3.4+ #218

Jolanrensen · 2024-03-17T15:14:09Z

Fixes #195, which is a fun read if you're interested in the process :)

This is a work-in-progress overhaul of the core parts of the library to support Spark 3.4+.

Why

Too much has changed in Spark 3.4+ due to Spark decoupling their encoding/decoding system with Spark Connect in mind.
Our previous method was hacky and made us publish exact versions of Spark to maintain bytecode-level compatibility.
We too would like Spark Connect support in the future :)
We need to keep supporting newer Spark versions

What has changed

Removed the :core module entirely. No more spark-package injected code that can break at the bytecode level.
Instead, we just have a :scala-helpers module which doesn't even depend on Spark atm. We just need the VarargUnwrapper class.
Rewrote Encoding from the ground up in pure Kotlin this time. We use the power of Kotlin reflection. I took inspiration of JavaTypeInference and ScalaReflection, which, since 3.4, now build an AgnosticEncoder as a sort-of intermediate step in building an Encoder for the data. This non-implementation-specific encoder can be turned into an actual encoder by passing it to ExpressionEncoder() or into something entirely different (which is what makes Spark Connect possible).
Our KotlinTypeInference.encoderFor implementation is a mix of the Java and Scala types, supporting both Scala/Java lists, primitives, scala Tuples, and most importantly Kotlin data classes.
One downside of having to create an AgnosticEncoder is that we are limited to the AgnosticEncoders offered to us by Spark. We cannot write our own (de)serializers anymore if we want to support Spark Connect. So, in order to support data classes, we need to hijack ProductEncoder.
Deserializing data classes using ProductEncoder works fine, but for serializing we hit a snag. In Scala, case classes have a function with the same name as each property. This assumption is used under the hood, so we need to make sure those functions exist in our data classes.
Plus, later I found this function to do an actual instance check to see if the value is a scala.Product... It's compiler plugin time!
I created a Kotlin compiler plugin which, when applied to your project, can convert:

@Sparkify
data class User(
    val name: String,
    @ColumnName("test") val age: Int,
)

to

@Sparkify
data class User(
    @get:JvmName("name") val name: String,
    @get:JvmName("test") @ColumnName("test") val age: Int,
): scala.Product, Serializable {
  override fun canEqual(that: Any?): Boolean = that is User
  override fun productArity(): Int = 2
  override fun productElement(n: Int): Any? =
    if (n == 0) this.name
    else if (n == 1) this.age
    else throw IndexOutOfBoundsException()
}

satisfying both needs from Spark. One downside of this approach is that now you need to annotate each data class you want to encode with @Sparkify (else the column names will be getName and getAge). And you cannot annotate external data classes like Pair :/ So I recommend working with tuples from now on (or make your own @Sparkify Pair).

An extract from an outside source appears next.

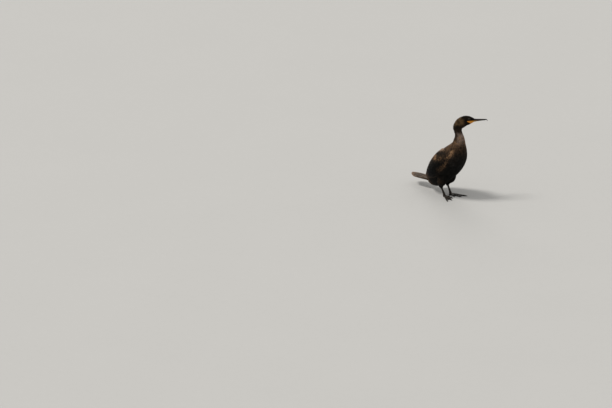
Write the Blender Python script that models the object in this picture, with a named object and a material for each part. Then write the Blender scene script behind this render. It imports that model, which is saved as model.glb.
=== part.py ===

The compiler plugin (:compiler-plugin) is going to be applicable to your Gradle project by the gradle plugin (:gradle-plugin) with id("org.jetbrains.kotlinx.spark.api") version X or in maven with the <compilerPlugins> tag (probably).
The :kotlin-spark-api and :examples modules also depend on these two plugins for their tests. This is done with a gradle trick that updates bootstrap jars and adds them to the classpath/repository.
Updated to Kotlin 2.0 Beta 5. You should still be able to use 1.9.23 with the compiler plugin, since it just uses IR. It does not require K2.
For Kotlin 2.0, just make sure you set freeCompilerArgs.add("-Xlambdas=class") since Spark cannot serialize lamdas otherwise. If you use the gradle plugin, this is done for you.

TODO

Provide warnings for non-Sparkified classes, especially for Pair/Triple
Java bean as fallback encoder
Jupyter support
Finalize Jupyter support
UDTs for non-generic Kotlin types like Instant, LocalDateTime etc.
Spark Connect
Docs
Fix RddTest "Work with any number"
Remove streaming in favor of structured streaming, update examples

…urely in Kotlin. Not complete yet

…he new kotlinEncoderFor<>()

…the expression encoder without spark-connect

… in favor of upcoming IR compiler plugin

… in favor of upcoming IR compiler plugin. Removed spark dependency in scala-helpers

… as separate module

…lass, which can be done with gradle plugin

….NoSuchMethodException: org.jetbrains.kotlinx.spark.api.RddTest$1$1$1$2$2$1.$deserializeLambda$(java.lang.invoke.SerializedLambda)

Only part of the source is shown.